[Scripts that build objects]

——————

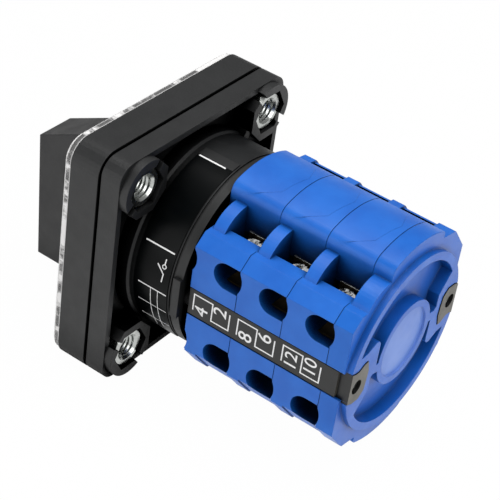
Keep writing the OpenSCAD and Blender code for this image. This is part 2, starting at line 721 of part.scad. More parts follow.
module terminal_screws(i) color(zinc) {
    seat = clamp_z + clamp_t;
    cross = head_r - 0.6;
    translate([0, section_y(i), 0]) at_terminals() {
        rod_z(screw_r, term_z, seat, 0, 0);
        difference() {
            rod_z(head_r, seat, seat + head_h, 0, 0);
            block([-slot_w / 2, -cross, seat + 1], [slot_w / 2, cross, seat + head_h + 1]);
            block([-cross, -slot_w / 2, seat + 1], [cross, slot_w / 2, seat + head_h + 1]);
        }
    }
}
module fixed_contacts_1() fixed_contacts(1);
module fixed_contacts_2() fixed_contacts(2);
module fixed_contacts_3() fixed_contacts(3);
module clamp_plates_1() clamp_plates(1);
module clamp_plates_2() clamp_plates(2);
module clamp_plates_3() clamp_plates(3);
module terminal_screws_1() terminal_screws(1);
module terminal_screws_2() terminal_screws(2);
module terminal_screws_3() terminal_screws(3);

// End of a label strap, in X and Z: square on the outside, with a heel and a tip inside
module strap_end(grow)
    translate([tie_x, 0]) offset(r = grow, $fn = 32) polygon(strap_face);

// End cover: flange with the section's outline, raised rim, pads round the strap ends and a boss
module end_cover() color([0.28, 0.42, 0.86])
    difference() {
        union() {
            joint_plate(stack_back, flange_back);
            rod_y(end_rim_r, stack_back, end_back, n = 128);
        }
        difference() {
            rod_y(end_rim_in, end_floor, end_back + 1, n = 128);
            rod_y(end_boss_r, end_floor - 1, end_back + 2, n = 72);
            turned_pair() translate([tie_x, 0, 0]) along_y(end_floor - 1, end_back + 2) polygon(pad_face);
        }
        rod_y(end_disc_r, end_back - end_disc_drop, end_back + 1, n = 72);
        rod_y(shaft_s * 0.72 + run_c, stack_back - 1, stack_back + 2);
        turned_pair() along_y(end_floor, end_back + 1) strap_end(slide_c);
        both_sides() block([channel_x, stack_back - 1, -channel_z], [side_x + 1, end_back + 1, channel_z]);
        tie_bores(tie_r + 0.2, stack_back - 1, end_back + 1);
        translate([0, stack_back, 0]) front_notches();
    }
module label_strap()
    difference() {
        union() {
            block([channel_x + 0.1, section_0, -strap_z],
                [channel_x + 0.1 + strap_t, end_floor + 0.1, strap_z]);
            along_y(end_floor, end_back + 0.2) strap_end(0);
        }
        rod_y(tie_r + 0.1, end_floor - 1, tie_seat + eps, x = tie_x, z = tie_z, n = 32);
        rod_y(tie_head_r + 0.1, tie_seat, end_back + 1, x = tie_x, z = tie_z, n = 32);
    }
module label_strap_right() color([0.12, 0.12, 0.12]) label_strap();
module label_strap_left() color([0.12, 0.12, 0.12]) rotate([0, 180, 0]) label_strap();
module tie_screws() color(zinc)
    difference() {
        union() {
            tie_bores(tie_r, latch_back - tie_grip, tie_seat + eps);
            tie_bores(tie_head_r, tie_seat, tie_seat + tie_head_h);
        }
        turned_pair() block([tie_x - 0.3, tie_seat + tie_head_h / 2, tie_z - tie_head_r - 1],
            [tie_x + 0.3, tie_seat + tie_head_h + 1, tie_z + tie_head_r + 1]);
    }

knob();
knob_cap();
knob_screw();
clear_cover();
dial_plate();
escutcheon_frame();
panel_gasket();
mounting_plate();
corner_nuts();
plate_screws();
latch_housing();
latch_cover();
rating_label();
star_wheel();
detent_slide_upper();
detent_slide_lower();
detent_roller_upper();
detent_roller_lower();
detent_spring_upper();
detent_spring_lower();
drive_shaft();
contact_housing_1();
contact_housing_2();
contact_housing_3();
cam_1();
cam_2();
cam_3();
plunger_upper_1();
plunger_upper_2();
plunger_upper_3();
plunger_lower_1();
plunger_lower_2();
plunger_lower_3();
bridge_upper_1();
bridge_upper_2();
bridge_upper_3();
bridge_lower_1();
bridge_lower_2();
bridge_lower_3();
spring_upper_1();
spring_upper_2();
spring_upper_3();
spring_lower_1();
spring_lower_2();
spring_lower_3();
fixed_contacts_1();
fixed_contacts_2();
fixed_contacts_3();
terminal_screws_1();
terminal_screws_2();
terminal_screws_3();
clamp_plates_1();
clamp_plates_2();
clamp_plates_3();
end_cover();
label_strap_right();
label_strap_left();
tie_screws();
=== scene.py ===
"""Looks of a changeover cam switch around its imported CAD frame."""
import json
import math

import bpy
from mathutils import Matrix, Vector


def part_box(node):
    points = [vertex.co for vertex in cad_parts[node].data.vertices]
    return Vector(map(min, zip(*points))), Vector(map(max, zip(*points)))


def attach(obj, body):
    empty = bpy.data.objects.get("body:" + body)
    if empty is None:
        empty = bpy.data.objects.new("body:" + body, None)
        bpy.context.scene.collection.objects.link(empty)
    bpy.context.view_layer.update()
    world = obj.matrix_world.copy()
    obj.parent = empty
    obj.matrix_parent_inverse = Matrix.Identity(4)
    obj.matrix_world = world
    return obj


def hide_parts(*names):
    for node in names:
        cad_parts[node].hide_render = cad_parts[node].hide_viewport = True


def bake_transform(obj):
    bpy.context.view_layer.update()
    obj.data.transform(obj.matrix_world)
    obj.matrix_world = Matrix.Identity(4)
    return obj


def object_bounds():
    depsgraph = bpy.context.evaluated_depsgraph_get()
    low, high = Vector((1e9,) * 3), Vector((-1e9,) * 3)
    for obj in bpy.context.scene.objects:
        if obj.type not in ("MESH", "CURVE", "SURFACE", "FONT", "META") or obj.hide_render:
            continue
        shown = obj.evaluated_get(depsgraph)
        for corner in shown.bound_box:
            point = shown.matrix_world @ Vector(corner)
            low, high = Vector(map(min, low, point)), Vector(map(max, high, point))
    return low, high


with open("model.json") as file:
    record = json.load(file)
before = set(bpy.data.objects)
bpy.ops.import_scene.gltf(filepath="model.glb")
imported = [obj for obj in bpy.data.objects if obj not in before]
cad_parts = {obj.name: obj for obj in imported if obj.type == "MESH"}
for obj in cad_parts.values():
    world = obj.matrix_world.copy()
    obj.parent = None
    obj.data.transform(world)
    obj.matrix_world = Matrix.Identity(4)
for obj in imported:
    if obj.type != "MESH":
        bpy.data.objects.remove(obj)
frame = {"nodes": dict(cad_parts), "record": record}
cad_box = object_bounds()
MM = 0.001
HOUSING = "housing"
ROTOR = "rotor"

# Camera, fitted to the photograph: place in millimetres, angles in degrees
CAMERA_PLACE = Vector((271.4, 188.2, 237.6)) * MM
CAMERA_AZIMUTH = 121.31
CAMERA_ELEVATION = 36.56
CAMERA_ROLL = -8.86
CAMERA_LENS = 117.6
SENSOR = 36.0


def camera_axes():
    """Right, up and back directions of the camera."""
    azimuth = math.radians(CAMERA_AZIMUTH)
    elevation = math.radians(CAMERA_ELEVATION)
    roll = math.radians(CAMERA_ROLL)
    back = Vector((math.sin(azimuth) * math.cos(elevation), -math.cos(azimuth) * math.cos(elevation),
                   math.sin(elevation)))
    level = (-back).cross(Vector((0, 0, 1))).normalized()
    down = (-back).cross(level)
    right = level * math.cos(roll) + down * math.sin(roll)
    down = down * math.cos(roll) - level * math.sin(roll)
    return right, -down, back


def make_camera():
    data = bpy.data.cameras.new("camera")
    data.lens = CAMERA_LENS
    data.sensor_width = SENSOR
    data.clip_start = 0.01
    data.clip_end = 20
    camera = bpy.data.objects.new("camera", data)
    bpy.context.scene.collection.objects.link(camera)
    right, up, back = camera_axes()
    turn = Matrix((right, up, back)).transposed().to_4x4()
    camera.matrix_world = Matrix.Translation(CAMERA_PLACE) @ turn
    bpy.context.scene.camera = camera


def box_mm(node):
    """Lowest and highest corner of a CAD node in millimetres."""
    low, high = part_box(node)
    return low / MM, high / MM


# Materials; lengths in millimetres
# The end cover's disc is paler by a painted reflection.
DISC_RADIUS = 9.1       # paler disc of the end cover
BAND_BORDER = 4.9       # x below which the label band carries no print
CLOUD_SIZE = 9          # soft clouds of two tones in moulded plastic
CLOUD_STOPS = (0.35, 0.65)
PATCH_SIZE = 3.5        # rubbed patches
WARP = (14, 0.3, 0.05)  # size, strength and depth of the slow unevenness of moulded faces
# Painted shade: a recess darkens the colour by its share of open sky.
OPEN_SKY = (0.3, 0.88)  # shares of open sky between which a recess goes from dark to its own tone
DULL = 0.78             # share of its tone that metal keeps in dull patches
WORN = 0.8              # share of its tone that ink keeps where it is worn


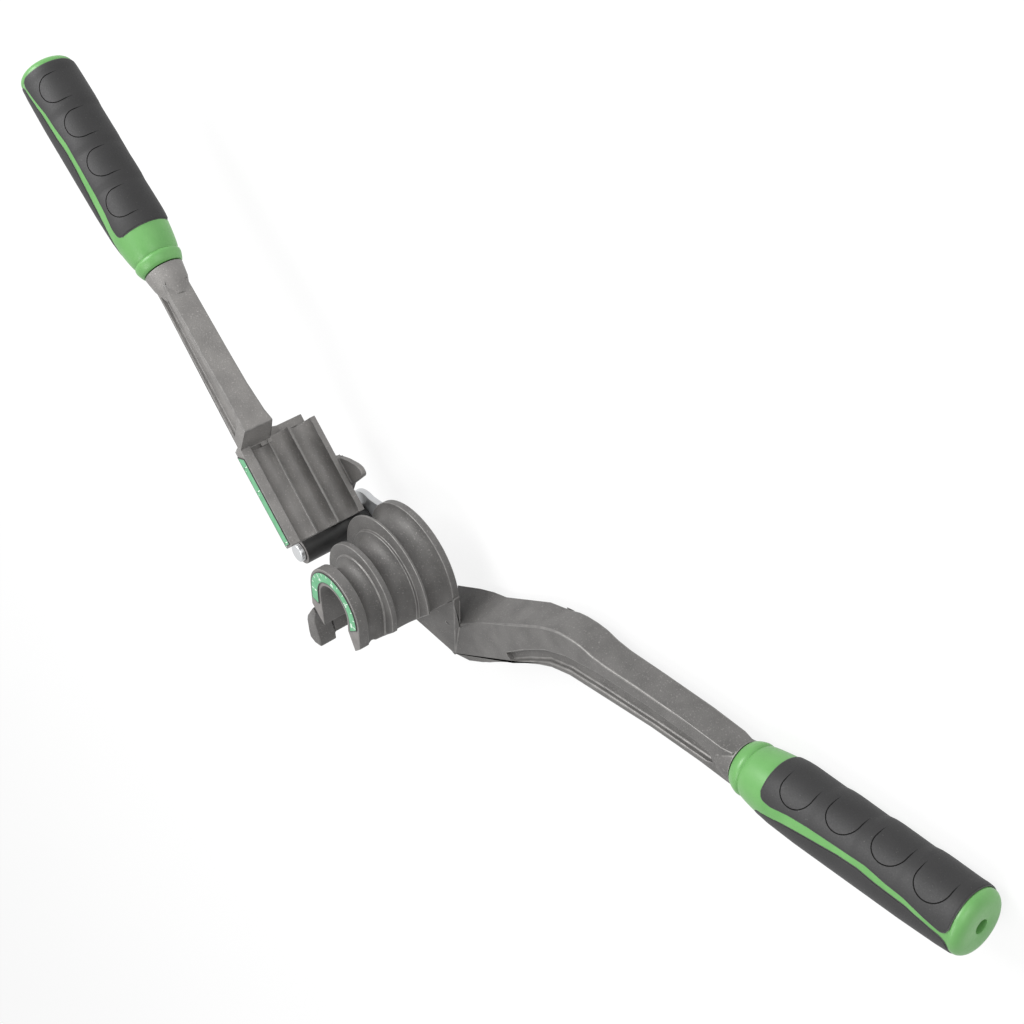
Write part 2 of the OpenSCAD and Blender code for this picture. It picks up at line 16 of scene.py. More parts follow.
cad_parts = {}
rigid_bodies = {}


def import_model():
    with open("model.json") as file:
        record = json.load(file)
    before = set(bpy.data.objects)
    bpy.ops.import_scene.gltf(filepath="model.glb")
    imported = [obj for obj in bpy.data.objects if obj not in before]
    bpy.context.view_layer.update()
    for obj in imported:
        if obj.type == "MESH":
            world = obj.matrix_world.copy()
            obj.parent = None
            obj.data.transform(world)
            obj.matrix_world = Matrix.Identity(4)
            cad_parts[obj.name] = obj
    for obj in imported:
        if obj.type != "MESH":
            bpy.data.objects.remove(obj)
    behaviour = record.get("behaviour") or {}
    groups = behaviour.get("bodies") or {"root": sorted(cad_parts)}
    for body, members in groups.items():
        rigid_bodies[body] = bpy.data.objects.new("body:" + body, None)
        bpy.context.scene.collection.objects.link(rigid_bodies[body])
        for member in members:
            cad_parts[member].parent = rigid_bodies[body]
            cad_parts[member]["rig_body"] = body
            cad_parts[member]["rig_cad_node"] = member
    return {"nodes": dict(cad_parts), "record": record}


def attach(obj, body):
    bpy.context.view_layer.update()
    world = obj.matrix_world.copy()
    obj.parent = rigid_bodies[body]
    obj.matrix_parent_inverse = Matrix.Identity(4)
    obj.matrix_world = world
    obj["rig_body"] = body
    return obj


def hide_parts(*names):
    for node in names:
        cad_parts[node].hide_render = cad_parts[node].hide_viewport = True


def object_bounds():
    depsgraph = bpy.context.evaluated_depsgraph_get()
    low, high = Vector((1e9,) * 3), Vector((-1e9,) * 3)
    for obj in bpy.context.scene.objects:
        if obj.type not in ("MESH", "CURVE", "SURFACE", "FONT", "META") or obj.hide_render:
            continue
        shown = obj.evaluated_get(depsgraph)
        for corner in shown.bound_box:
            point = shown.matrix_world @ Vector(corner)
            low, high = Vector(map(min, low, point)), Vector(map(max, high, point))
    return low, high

——————

_Required work_
Output exactly the lines running from the line containing "plunger_lower_3();" through the line containing "zip(*points))), Vector(map(max, zip(*points)))", and only those lines.

_Exercise output_
plunger_lower_3();
bridge_upper_1();
bridge_upper_2();
bridge_upper_3();
bridge_lower_1();
bridge_lower_2();
bridge_lower_3();
spring_upper_1();
spring_upper_2();
spring_upper_3();
spring_lower_1();
spring_lower_2();
spring_lower_3();
fixed_contacts_1();
fixed_contacts_2();
fixed_contacts_3();
terminal_screws_1();
terminal_screws_2();
terminal_screws_3();
clamp_plates_1();
clamp_plates_2();
clamp_plates_3();
end_cover();
label_strap_right();
label_strap_left();
tie_screws();
=== scene.py ===
"""Looks of a changeover cam switch around its imported CAD frame."""
import json
import math

import bpy
from mathutils import Matrix, Vector


def part_box(node):
    points = [vertex.co for vertex in cad_parts[node].data.vertices]
    return Vector(map(min, zip(*points))), Vector(map(max, zip(*points)))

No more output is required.